- **Given information**
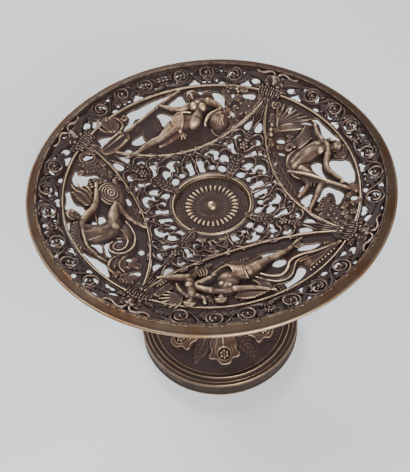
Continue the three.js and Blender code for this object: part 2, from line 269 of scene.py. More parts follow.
FINISHES = {
    "rim_bronze": bronze("rim_bronze", (0.04, 0.024, 0.018), (0.08, 0.053, 0.032), (0.36, 0.26, 0.155),
                         0.4, blush=1.5),
    "dark_bronze": bronze("dark_bronze", (0.026, 0.016, 0.015), (0.047, 0.031, 0.028), (0.3, 0.22, 0.17),
                          0.4, blush=0.3, punch=0.3),
    "figure_bronze": bronze("figure_bronze", (0.033, 0.021, 0.02), (0.09, 0.056, 0.042), (0.62, 0.47, 0.3),
                            0.44, 0.8, blush=0.6, punch=0.7),
    "polished_bronze": bronze("polished_bronze", (0.036, 0.021, 0.016), (0.085, 0.054, 0.038),
                              (0.38, 0.28, 0.18), 0.34, blush=0.2),
    "stem_bronze": bronze("stem_bronze", (0.025, 0.014, 0.011), (0.042, 0.026, 0.02), (0.25, 0.17, 0.11),
                          0.4, blush=0.3),
}
print("finishes", list(FINISHES))

# %% [markdown]
# How worn a point is follows from the shape, and so does the painted light laid over it: edges and swellings
# are rubbed and painted lighter as a highlight, grooves aren't and are painted darker as shade. The surface
# is compared with a smoothed copy of itself. What stands proud of the copy is high, and how far the
# copy is smoothed sets the size of detail that counts. Height above the dish's face adds to it, as a painted
# highlight on the tops of the relief that leaves the low ground painted darker as shade.

# %% Wear and painted light from the shape
def add_wear_and_shade(mesh, steps=10, depth=0.22, base=0.36, lift=0.0, tall=4.0):
    """Stores wear with painted shade and highlight, 0 to 1, at each vertex of a mesh in millimetres.

    depth is how far out counts as fully proud, and tall is the height that earns the whole of lift."""
    count = len(mesh.vertices)
    place = np.empty(count * 3)
    mesh.vertices.foreach_get("co", place)
    place = place.reshape(-1, 3)
    normal = np.array([v.normal for v in mesh.vertices])
    ends = np.empty(len(mesh.edges) * 2, int)
    mesh.edges.foreach_get("vertices", ends)
    a, b = ends.reshape(-1, 2).T
    share = np.maximum(np.bincount(a, minlength=count) + np.bincount(b, minlength=count), 1)
    eased = place.copy()
    for _ in range(steps):
        for axis in range(3):
            pull = np.bincount(a, eased[b, axis], count) + np.bincount(b, eased[a, axis], count)
            eased[:, axis] = pull / share
    proud = ((place - eased) * normal).sum(axis=1) / depth
    # Real wear, plus a painted highlight on proud and tall parts and painted shade in grooves and on the low
    # ground.
    wear_and_shade = base + 0.5 * proud + lift * np.clip(place[:, 2] / tall, -0.5, 1)
    store = mesh.attributes.new("wear_and_shade", "FLOAT", "POINT")
    store.data.foreach_set("value", np.clip(wear_and_shade, 0, 1).astype(np.float32))
    return wear_and_shade


# %% [markdown]
# The pierced castings could be cut from sheet, but the real ones were modelled in wax and cast. So each
# is laid out here as wax on a flat board: plates with openings, rolled strands, tapering limbs and
# pressed balls. A voxel remesh then melts them into one skin, as wax runs together, and a short smoothing
# softens it. Only the finished skin is bent to the dish.

# %% Wax tools
def handled(spline, points, radii, closed):
    """Fills a spline with smooth points, each (x, y, z)."""
    spline.bezier_points.add(len(points) - 1)
    spline.use_cyclic_u = closed
    for knot, point, radius in zip(spline.bezier_points, points, radii):
        knot.co = point
        knot.radius = radius
        knot.handle_left_type = knot.handle_right_type = "AUTO"


def spread(values, count):
    """A short row of values stretched evenly over a number of points."""
    return np.interp(np.linspace(0, 1, count), np.linspace(0, 1, len(values)), values)


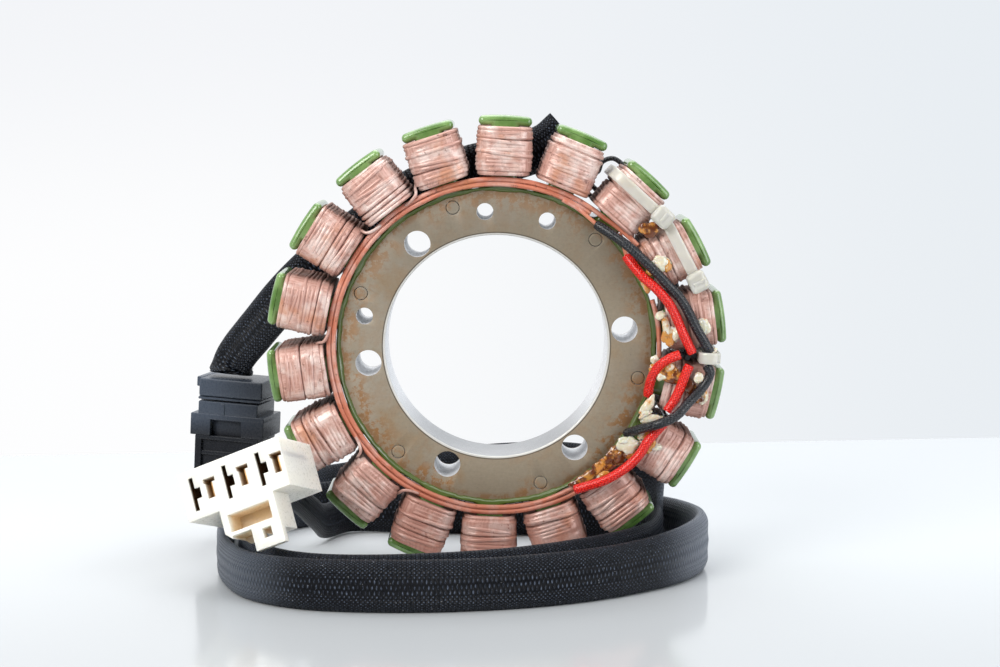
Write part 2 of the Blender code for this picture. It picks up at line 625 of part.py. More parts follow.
def build_black_connector(material, cap_material):
    half_width, half_depth = BLACK_WIDTH / 2, BLACK_DEPTH / 2
    half_collar = BLACK_COLLAR_WIDTH / 2
    half_neck = BLACK_NECK_WIDTH / 2
    half_foot = half_width - BLACK_TAPER
    collar_foot = BLACK_BODY_HEIGHT
    neck_foot = collar_foot + BLACK_COLLAR_HEIGHT
    top = neck_foot + BLACK_NECK_HEIGHT
    outline = (
        (-half_foot, 0), (half_foot, 0), (half_width, collar_foot), (half_collar, collar_foot),
        (half_collar, neck_foot), (half_neck, neck_foot), (half_neck, top), (-half_neck, top),
        (-half_neck, neck_foot), (-half_collar, neck_foot), (-half_collar, collar_foot),
        (-half_width, collar_foot),
    )
    mesh = bmesh.new()
    prism(mesh, outline, -half_depth, half_depth)
    body = link("black_connector_body", finish(mesh, "black_connector_body"), material)
    mesh = bmesh.new()
    margin = BLACK_PANEL_MARGIN
    box(
        mesh,
        (-half_width + margin, -half_depth - OVERRUN, margin),
        (half_width - margin, -half_depth + BLACK_PANEL_DEPTH, collar_foot - margin),
    )
    box(
        mesh,
        (-half_width + margin, -half_depth - OVERRUN, collar_foot + BLACK_COLLAR_HEIGHT / 5),
        (half_width - margin, -half_depth + BLACK_WINDOW_DEPTH, neck_foot - BLACK_COLLAR_HEIGHT / 5),
    )
    cuts = link("black_connector_cuts", finish(mesh, "black_connector_cuts"), None, None, cutter=True)
    boolean(body, cuts, "DIFFERENCE")
    mesh = bmesh.new()
    half_cap = BLACK_CAP_WIDTH / 2
    foot = top + GAP
    box(mesh, (-half_cap, -half_depth, foot), (half_cap, half_depth, foot + BLACK_CAP_HEIGHT))
    cap = link("black_connector_cap", finish(mesh, "black_connector_cap"), cap_material)
    bevel(cap, BLACK_BEVEL)
    for thing in (body, cuts, cap):
        thing.location = BLACK_PLACE
        thing.rotation_euler = (0, math.radians(BLACK_ROLL_DEGREES), math.radians(BLACK_YAW_DEGREES))


def white_cuts(mesh):
    """The latch's recess and eye under the housing, with the front plane at Y 0."""
    shroud_top = -WHITE_HEIGHT
    recess_left = SHROUD_LEFT + SHROUD_WALL
    recess_right = SHROUD_LEFT + SHROUD_WIDTH - SHROUD_WALL
    recess_top = shroud_top - SHROUD_WALL
    recess_foot = recess_top - SHROUD_HEIGHT / 2
    box(mesh, (recess_left, -OVERRUN, recess_foot), (recess_right, SHROUD_DEPTH - SHROUD_WALL, recess_top))
    lever_left = SHROUD_LEFT + SHROUD_WIDTH - LEVER_WIDTH
    box(
        mesh,
        (recess_left, -OVERRUN, shroud_top - SHROUD_HEIGHT - OVERRUN),
        (lever_left, SHROUD_DEPTH - SHROUD_WALL, recess_foot - SHROUD_WALL / 2),
    )
    eye_left = lever_left + (LEVER_WIDTH - LEVER_HOLE) / 2
    eye_top = recess_foot - SHROUD_WALL
    box(
        mesh,
        (eye_left, -OVERRUN, eye_top - LEVER_HOLE),
        (eye_left + LEVER_HOLE, SHROUD_DEPTH - SHROUD_WALL, eye_top),
    )


def build_white_connector(material, contact_material):
    """Local axes: X along the row of contacts, Y into the housing, Z up, origin at the front face's upper left."""
    turn_x, turn_y, turn_z = (math.radians(degrees) for degrees in WHITE_TURN_DEGREES)
    place = Matrix.Translation(WHITE_PLACE) @ Matrix.Rotation(turn_z, 4, "Z")
    place = place @ Matrix.Rotation(turn_x, 4, "X") @ Matrix.Rotation(turn_y, 4, "Y")
    shroud_right = SHROUD_LEFT + SHROUD_WIDTH
    lever_left = shroud_right - LEVER_WIDTH
    bottom = -WHITE_HEIGHT
    foot = bottom - SHROUD_HEIGHT
    outline = (
        (0, 0), (0, bottom), (SHROUD_LEFT, bottom), (SHROUD_LEFT, foot + SHROUD_CORNER),
        (SHROUD_LEFT + SHROUD_CORNER, foot), (lever_left, foot), (lever_left, foot - LEVER_DROP),
        (shroud_right, foot - LEVER_DROP), (shroud_right, bottom), (WHITE_WIDTH, bottom), (WHITE_WIDTH, 0),
    )
    mesh = bmesh.new()
    prism(mesh, outline, 0, WHITE_DEPTH)
    housing = link("white_connector_housing", finish(mesh, "white_connector_housing"), material)
    mesh = bmesh.new()
    for depth, top in ((SHROUD_DEPTH, bottom), (LEVER_THICKNESS, foot)):
        box(
            mesh,
            (-OVERRUN - depth, depth, foot - LEVER_DROP - OVERRUN - depth),
            (WHITE_WIDTH + OVERRUN + depth, WHITE_DEPTH + OVERRUN + depth, top),
        )
    back_cut = link("white_back_cut", finish(mesh, "white_back_cut"), None, None, cutter=True)
    mesh = bmesh.new()
    white_cuts(mesh)
    middle = -WHITE_HEIGHT / 2
    for number in range(3):
        left = CONTACT_MARGIN + CONTACT_PITCH * number
        notch_right = left + SLOT_WIDTH + NOTCH_WIDTH
        pocket = notch_right + POCKET_WALL
        box(mesh, (left, -OVERRUN, middle - SLOT_HEIGHT / 2), (left + SLOT_WIDTH, CAVITY_DEPTH, middle + SLOT_HEIGHT / 2))
        box(
            mesh,
            (left + SLOT_WIDTH / 2, -OVERRUN - GAP, middle - NOTCH_HEIGHT / 2),
            (notch_right, CAVITY_DEPTH + GAP, middle + NOTCH_HEIGHT / 2),
        )
        box(
            mesh,
            (pocket, -OVERRUN, middle - POCKET_HEIGHT / 2),
            (pocket + POCKET_WIDTH, CAVITY_DEPTH, middle + POCKET_HEIGHT / 2),
        )
        box(
            mesh,
            (pocket - POCKET_LIP / 2, -OVERRUN - GAP, middle + POCKET_HEIGHT / 2 - POCKET_LIP),
            (pocket + POCKET_WIDTH + POCKET_LIP, CAVITY_DEPTH + GAP, middle + POCKET_HEIGHT / 2 + GAP),
        )
        contact = bmesh.new()
        contact_left = pocket + (POCKET_WIDTH - CONTACT_THICKNESS) / 2
        box(
            contact,
            (contact_left, POCKET_WIDTH, middle - POCKET_HEIGHT / 2 + GAP),
            (contact_left + CONTACT_THICKNESS, CAVITY_DEPTH - GAP, middle + POCKET_HEIGHT / 2 - GAP),
        )
        blade = link(f"white_contact_{number + 1}", finish(contact, "white_contact"), contact_material)
        blade.matrix_world = place
    cuts = link("white_cuts", finish(mesh, "white_cuts"), None, None, cutter=True)
    for cutter in (back_cut, cuts):
        boolean(housing, cutter, "DIFFERENCE")
        housing.modifiers[-1].use_self = True
    for thing in (housing, back_cut, cuts):
        thing.matrix_world = place


def build_leads(material):
    points = smooth_route([[value * MM for value in point] for point in LEAD_A_ROUTE], 2)
    half_flat = (LEAD_A_WIDTH - LEAD_THICKNESS) / 2
    tube("lead_a_sleeve", points, LEAD_THICKNESS, material, flat=half_flat)
    route = [[value * MM for value in point[:3]] + [point[3]] for point in LEAD_B_ROUTE]
    points = smooth_route(route, 2)
    half_flat = (LEAD_B_WIDTH - LEAD_THICKNESS) / 2
    shares = [float(point[3]) for point in points]
    tube("lead_b_sleeve", points, LEAD_THICKNESS, material, flat=half_flat, shares=shares)


def build():
    clear_scene()
    steel = new_material("silicon_steel", (0.40, 0.34, 0.28), 0.42, 0.85)
    coat = new_material("green_epoxy", (0.13, 0.30, 0.06), 0.28, 0.0)
    copper = new_material("enamelled_copper", (0.58, 0.27, 0.19), 0.3, 0.7)
    red = new_material("red_sleeving", (0.9, 0.03, 0.01), 0.4, 0.0)
    black = new_material("black_sleeving", (0.02, 0.025, 0.03), 0.45, 0.0)
    resin = new_material("splice_resin", (0.75, 0.62, 0.42), 0.25, 0.0)
    nylon = new_material("natural_nylon", (0.78, 0.77, 0.68), 0.4, 0.0)
    braid = new_material("black_braid", (0.012, 0.014, 0.018), 0.6, 0.0)
    plastic = new_material("black_plastic", (0.015, 0.016, 0.02), 0.35, 0.0)
    ivory = new_material("ivory_plastic", (0.86, 0.83, 0.74), 0.35, 0.0)
    brass = new_material("contact_brass", (0.55, 0.33, 0.12), 0.35, 0.9)
    axis = bpy.data.objects.new("stator_axis", None)
    bpy.context.scene.collection.objects.link(axis)
    axis.location = (0, 0, TIP_RADIUS)
    build_stack(axis, steel)
    build_rivets(axis, steel)
    build_coat(axis, coat)
    build_coils(axis, copper)
    build_jumpers(axis, copper)
    build_wiring(axis, red, black, black)
    build_resin(axis, resin)
    build_ties(axis, nylon)
    build_leads(braid)
    build_black_connector(plastic, plastic)
    build_white_connector(ivory, brass)


build()
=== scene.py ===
"""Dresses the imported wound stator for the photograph's view: real windings, lacquer, braid, splices."""

import math
import random

import bmesh
import bpy
import numpy as np
from mathutils import Matrix, Vector, noise


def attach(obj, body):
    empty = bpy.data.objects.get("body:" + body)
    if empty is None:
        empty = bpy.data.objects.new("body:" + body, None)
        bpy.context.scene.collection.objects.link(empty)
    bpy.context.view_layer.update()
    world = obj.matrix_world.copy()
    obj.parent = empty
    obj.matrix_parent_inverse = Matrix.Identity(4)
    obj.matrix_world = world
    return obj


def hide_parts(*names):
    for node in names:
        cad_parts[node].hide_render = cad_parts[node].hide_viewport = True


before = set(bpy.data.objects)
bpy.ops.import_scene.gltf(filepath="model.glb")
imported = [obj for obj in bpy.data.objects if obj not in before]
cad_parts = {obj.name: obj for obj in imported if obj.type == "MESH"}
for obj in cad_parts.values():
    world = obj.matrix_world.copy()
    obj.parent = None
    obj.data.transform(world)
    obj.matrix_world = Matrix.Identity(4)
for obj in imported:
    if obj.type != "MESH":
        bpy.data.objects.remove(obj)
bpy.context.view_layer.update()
MM = 0.001

# Sizes repeated from the part's source, in millimetres
POLES = 18
POLE_STEP = 20
FIRST_POLE = 87.7
AXIS_Z = 61.5
BORE = 29.75
YOKE = 42.0
TOOTH = 5.6
SHOE_WIDTH = 12.6
SHOE_THICK = 2.0
SHOE_RADIUS = 60.7
STACK_HALF = 10.0
COAT_OUT = 0.8
COIL_IN = 45.6
COIL_OUT = 57.4
COIL_HALF = 7.6
COIL_FACE = 15.0
TURNS = 12
SLEEVE_LOW = 12.4
SLEEVE_HIGH = 16.6
SLEEVE_WIDE = 2.6
REAR_LAY = 16.0
WIRE_WIDE = 1.4
JUMPER_Y = 11.7
LEAD_THICK = 4.6
LEAD_A_WIDE = 12.5
LEAD_B_WIDE = 15.8

# Sizes of the dressed pieces alone, in millimetres
TURN_RADIUS = 0.58
TURN_STRAY = 0.1
TURN_CORNER = 3.4
SHELL_CORNER = 3.2
COIL_CROWN = 0.32
COIL_POINTS = 44
TURNS_PAST = 1.15
SHELL_PAST = 1.05
LINK_RADIUS = 0.42
JUMPER_RADII = (44.65, 43.35)
JUMPER_THICK = 0.66
JUMPER_END_THICK = 0.55
SHOE_ROUND = 1.3
BORE_EDGE = 0.45
FILLET = 1.0
BRAID_POINTS = 44

# Lamps, in watts
KEY_WATTS, FILL_WATTS, TOP_WATTS, REAR_WATTS = 8.0, 4.1, 3.4, 3.4

CENTRE = np.array([0, 0, AXIS_Z])
DEPTH = np.array([0, 1.0, 0])


# Node trees

class Value:
    """A number that a node gives, with plain arithmetic."""

    def __init__(self, nodes, socket):
        self.nodes, self.socket = nodes, socket

    def __rsub__(self, other):
        return self.nodes.math("SUBTRACT", other, self)


def arithmetic(operation):
    return lambda value, other=0.0: value.nodes.math(operation, value, other)


for short, operation in (("add", "ADD"), ("sub", "SUBTRACT"), ("mul", "MULTIPLY"), ("truediv", "DIVIDE"),
                         ("abs", "ABSOLUTE")):
    setattr(Value, f"__{short}__", arithmetic(operation))


class Nodes:
    """A node tree whose nodes are made by short calls."""

    def __init__(self, tree):
        self.tree = tree

    def node(self, kind, inputs=(), **settings):
        made = self.tree.nodes.new(kind)
        for name, value in settings.items():
            setattr(made, name, value)
        for key, value in dict(inputs).items():
            self.feed(made.inputs[key], value)
        return made

    def feed(self, socket, value):
        value = getattr(value, "socket", value)
        if isinstance(value, bpy.types.NodeSocket):
            self.tree.links.new(value, socket)
        elif isinstance(value, tuple) and socket.type == "RGBA":
            socket.default_value = (*value, 1)
        else:
            socket.default_value = value

    def math(self, operation, first, second=0.0, clamp=False):
        made = self.node("ShaderNodeMath", {0: first, 1: second}, operation=operation, use_clamp=clamp)
        return Value(self, made.outputs[0])

    def band(self, value, low, high, out_low=0.0, out_high=1.0):
        """A smooth step from one number to another as the value goes from low to high."""
        inputs = {0: value, 1: low, 2: high, 3: out_low, 4: out_high}
        return Value(self, self.node("ShaderNodeMapRange", inputs, interpolation_type="SMOOTHSTEP").outputs[0])

    def mix(self, share, first, second):
        made = self.node("ShaderNodeMix", data_type="RGBA")
        for index, value in ((0, share), (6, first), (7, second)):
            self.feed(made.inputs[index], value)
        return made.outputs[2]

    def split(self, vector):
        return [Value(self, part) for part in self.node("ShaderNodeSeparateXYZ", {0: vector}).outputs]


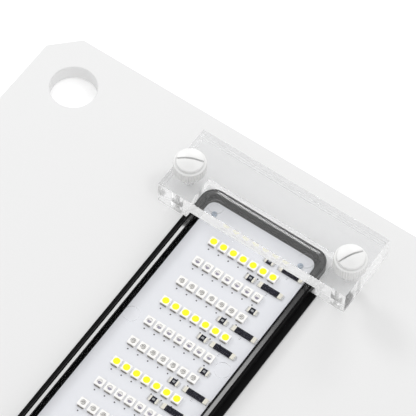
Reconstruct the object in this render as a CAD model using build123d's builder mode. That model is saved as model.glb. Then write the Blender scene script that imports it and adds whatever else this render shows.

- **Objective**
Look through the entries above and report the number of lines that contain "code". Write only the number.

- **Exercise answer**
2